Estese indicazioni di durvalumab a tumore epatico e delle vie biliari


Si ampliano al tumore epatico e delle vie biliari le possibilità di impiego in Italia dell’inibitore di PD-L1 durvalumab

fegato colangite biliare denifanstat

Si ampliano le possibilità di impiego in Italia dell’inibitore di PD-L1 durvalumab. L’Agenzia italiana del farmaco (Aifa), infatti, ha appena autorizzato, con apposite determine sulla Gazzetta Ufficiale, due nuove indicazioni del farmaco immunoterapico, entrambe per tumori gastrointestinali – epatico e delle vie biliari –, per i quali sarà ora disponibile e rimborsato dal Servizio sanitario nazionale.
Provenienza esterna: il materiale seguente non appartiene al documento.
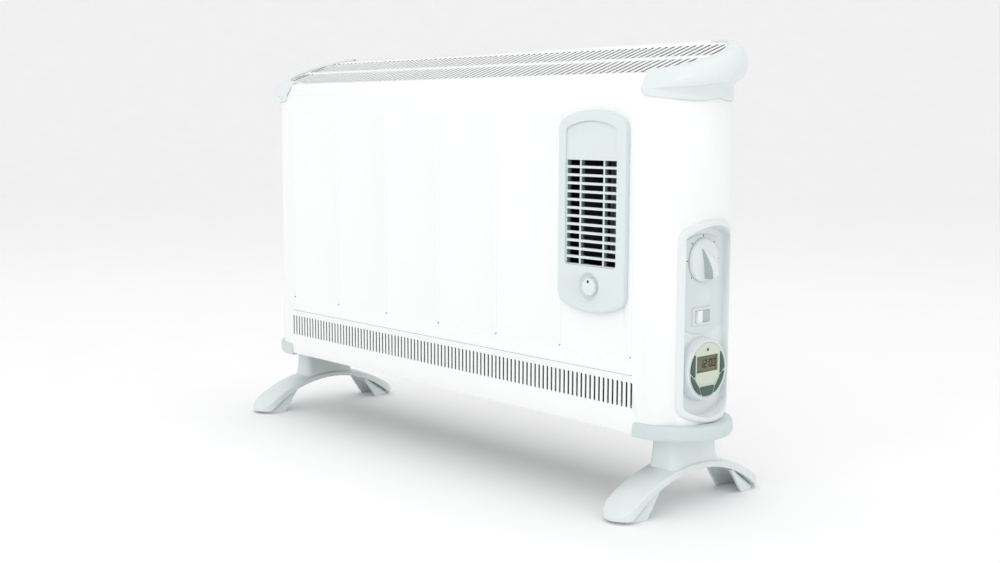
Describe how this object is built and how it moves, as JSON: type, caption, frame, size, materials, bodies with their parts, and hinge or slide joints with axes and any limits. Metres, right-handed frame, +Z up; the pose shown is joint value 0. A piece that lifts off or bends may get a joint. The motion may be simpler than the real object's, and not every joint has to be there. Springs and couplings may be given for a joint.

In particolare, durvalumab potrà essere utilizzato, in associazione a tremelimumab, per il trattamento di prima linea di pazienti adulti con carcinoma epatocellulare avanzato o non resecabile (GU n.40 del 17 febbraio 2024, allegati 1 e 2) e, in associazione a gemcitabina e cisplatino, per il trattamento di prima linea di pazienti adulti con carcinoma delle vie biliari non resecabile o metastatico (GU n.40 del 17 febbraio 2024, allegato 3).
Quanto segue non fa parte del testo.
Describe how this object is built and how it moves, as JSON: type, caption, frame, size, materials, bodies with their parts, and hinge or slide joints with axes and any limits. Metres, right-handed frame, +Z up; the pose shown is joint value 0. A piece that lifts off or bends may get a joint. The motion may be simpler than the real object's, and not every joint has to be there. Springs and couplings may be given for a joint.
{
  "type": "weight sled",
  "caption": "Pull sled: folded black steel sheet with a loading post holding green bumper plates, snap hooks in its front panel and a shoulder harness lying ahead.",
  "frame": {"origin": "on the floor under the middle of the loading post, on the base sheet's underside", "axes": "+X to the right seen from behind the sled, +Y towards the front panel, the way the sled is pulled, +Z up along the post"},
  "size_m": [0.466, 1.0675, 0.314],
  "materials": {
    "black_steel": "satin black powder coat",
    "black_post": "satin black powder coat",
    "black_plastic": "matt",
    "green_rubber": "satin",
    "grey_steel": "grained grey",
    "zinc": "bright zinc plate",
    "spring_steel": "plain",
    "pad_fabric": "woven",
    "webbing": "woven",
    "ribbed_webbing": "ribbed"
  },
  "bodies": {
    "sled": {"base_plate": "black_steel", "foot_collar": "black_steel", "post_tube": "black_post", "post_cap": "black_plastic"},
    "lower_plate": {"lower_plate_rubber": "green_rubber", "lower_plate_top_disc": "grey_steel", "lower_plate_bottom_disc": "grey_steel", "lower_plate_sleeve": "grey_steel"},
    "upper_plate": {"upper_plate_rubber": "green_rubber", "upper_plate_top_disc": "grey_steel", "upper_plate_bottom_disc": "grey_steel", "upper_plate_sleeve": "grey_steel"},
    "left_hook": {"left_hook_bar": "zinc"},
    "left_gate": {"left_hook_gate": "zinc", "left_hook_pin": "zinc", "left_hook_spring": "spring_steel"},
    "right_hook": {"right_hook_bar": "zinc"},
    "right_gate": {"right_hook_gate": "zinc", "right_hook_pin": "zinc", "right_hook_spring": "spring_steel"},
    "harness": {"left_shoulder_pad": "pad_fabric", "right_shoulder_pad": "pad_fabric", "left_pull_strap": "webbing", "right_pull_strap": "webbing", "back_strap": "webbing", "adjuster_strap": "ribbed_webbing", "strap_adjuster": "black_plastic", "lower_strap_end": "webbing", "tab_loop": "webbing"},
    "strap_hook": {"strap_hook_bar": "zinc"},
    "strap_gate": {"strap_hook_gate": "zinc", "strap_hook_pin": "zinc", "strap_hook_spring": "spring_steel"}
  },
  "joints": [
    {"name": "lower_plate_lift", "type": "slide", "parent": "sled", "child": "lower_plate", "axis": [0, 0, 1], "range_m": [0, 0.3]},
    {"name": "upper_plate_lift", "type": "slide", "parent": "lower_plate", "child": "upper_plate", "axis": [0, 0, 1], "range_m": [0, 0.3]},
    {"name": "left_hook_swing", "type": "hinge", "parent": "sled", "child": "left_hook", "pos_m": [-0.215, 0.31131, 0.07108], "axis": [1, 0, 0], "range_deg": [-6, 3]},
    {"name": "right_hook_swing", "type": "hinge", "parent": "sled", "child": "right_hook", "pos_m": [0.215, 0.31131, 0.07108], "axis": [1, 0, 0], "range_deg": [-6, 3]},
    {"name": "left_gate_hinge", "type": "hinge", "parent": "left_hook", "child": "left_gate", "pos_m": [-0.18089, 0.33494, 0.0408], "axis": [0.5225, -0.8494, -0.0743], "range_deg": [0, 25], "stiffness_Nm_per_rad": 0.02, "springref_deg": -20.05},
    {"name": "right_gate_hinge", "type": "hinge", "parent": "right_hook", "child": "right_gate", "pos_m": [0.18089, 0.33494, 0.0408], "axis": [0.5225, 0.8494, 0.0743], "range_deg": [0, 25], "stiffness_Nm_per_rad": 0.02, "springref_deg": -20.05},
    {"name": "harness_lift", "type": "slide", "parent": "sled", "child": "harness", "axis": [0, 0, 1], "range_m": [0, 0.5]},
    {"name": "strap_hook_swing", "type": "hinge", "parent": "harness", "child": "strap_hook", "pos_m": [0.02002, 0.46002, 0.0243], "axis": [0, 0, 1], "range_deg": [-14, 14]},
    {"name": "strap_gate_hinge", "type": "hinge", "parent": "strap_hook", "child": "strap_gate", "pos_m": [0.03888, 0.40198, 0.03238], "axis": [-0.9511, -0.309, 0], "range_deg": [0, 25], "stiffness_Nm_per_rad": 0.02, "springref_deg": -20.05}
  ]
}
L’approvazione per il carcinoma epatocellulare si basa sui risultati dello studio HIMALAYA, un trial multicentrico internazionale di fase 3 in cui si è confrontato durvalumab, da solo e in combinazione con tremelimumab, con lo standard di cura, rappresentato da sorafenib, in pazienti con carcinoma epatocellulare avanzato o non resecabile, non trattati in precedenza con una terapia sistemica e non eleggibili alla terapia locoregionale. Il trial, che ha coinvolto 1324 pazienti, arruolati in 181 centri di 16 Paesi, tra cui Stati Uniti, Canada, Europa, Sud America e Asia, ha dimostrato che il trattamento di prima linea con durvalumab associato a tremlimumub produce un miglioramento clinicamente significativo della sopravvivenza globale (OS), con una riduzione del 22% del rischio di decesso (HR 0,78), rispetto allo standard.
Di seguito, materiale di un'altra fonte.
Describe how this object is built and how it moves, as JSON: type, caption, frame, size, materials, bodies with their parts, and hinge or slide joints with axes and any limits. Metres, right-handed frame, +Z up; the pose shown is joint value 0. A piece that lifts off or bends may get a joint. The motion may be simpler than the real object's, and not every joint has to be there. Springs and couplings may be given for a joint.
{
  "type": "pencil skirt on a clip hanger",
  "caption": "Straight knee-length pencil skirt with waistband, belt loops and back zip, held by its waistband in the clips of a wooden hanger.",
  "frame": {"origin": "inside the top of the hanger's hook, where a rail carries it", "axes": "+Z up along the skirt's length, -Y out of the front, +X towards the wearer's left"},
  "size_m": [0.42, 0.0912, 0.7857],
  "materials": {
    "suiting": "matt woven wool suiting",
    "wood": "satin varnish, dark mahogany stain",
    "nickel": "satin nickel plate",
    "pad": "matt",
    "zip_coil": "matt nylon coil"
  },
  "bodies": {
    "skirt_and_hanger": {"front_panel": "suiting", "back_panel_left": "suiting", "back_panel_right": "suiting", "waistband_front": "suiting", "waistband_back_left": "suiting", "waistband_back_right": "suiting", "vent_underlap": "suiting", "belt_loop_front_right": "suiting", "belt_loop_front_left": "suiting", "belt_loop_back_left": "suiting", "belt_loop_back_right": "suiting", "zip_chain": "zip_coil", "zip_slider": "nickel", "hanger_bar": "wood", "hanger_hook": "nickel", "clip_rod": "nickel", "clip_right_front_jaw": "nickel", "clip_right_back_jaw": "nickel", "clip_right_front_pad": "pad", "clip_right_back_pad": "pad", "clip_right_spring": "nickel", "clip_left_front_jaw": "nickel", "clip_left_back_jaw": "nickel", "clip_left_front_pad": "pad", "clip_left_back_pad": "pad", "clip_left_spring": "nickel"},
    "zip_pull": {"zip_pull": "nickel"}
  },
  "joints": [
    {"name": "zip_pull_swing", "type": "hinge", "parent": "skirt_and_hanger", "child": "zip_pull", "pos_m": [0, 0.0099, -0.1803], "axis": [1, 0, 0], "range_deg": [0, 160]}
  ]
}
Il via libera all’indicazione per il tumore delle vie biliari, invece, è il frutto dei dati positivi dello studio TOPAZ-1, un trial multicentrico internazionale di fase 3 che ha coinvolto 685 pazienti adulti con carcinoma localmente avanzato o metastatico non resecabile, inclusi il colangiocarcinoma intraepatico ed extra epatico, e il tumore della cistifellea. In questa popolazione, l’aggiunta di durvalumab alla chemioterapia di prima linea standard, cioè la doppietta gemcitabina-cisplatino, ha dimostrato di migliorare in modo significativo l’OS rispetto alla sola chemioterapia, riducendo il rischio di decesso del 24% (HR 0,76).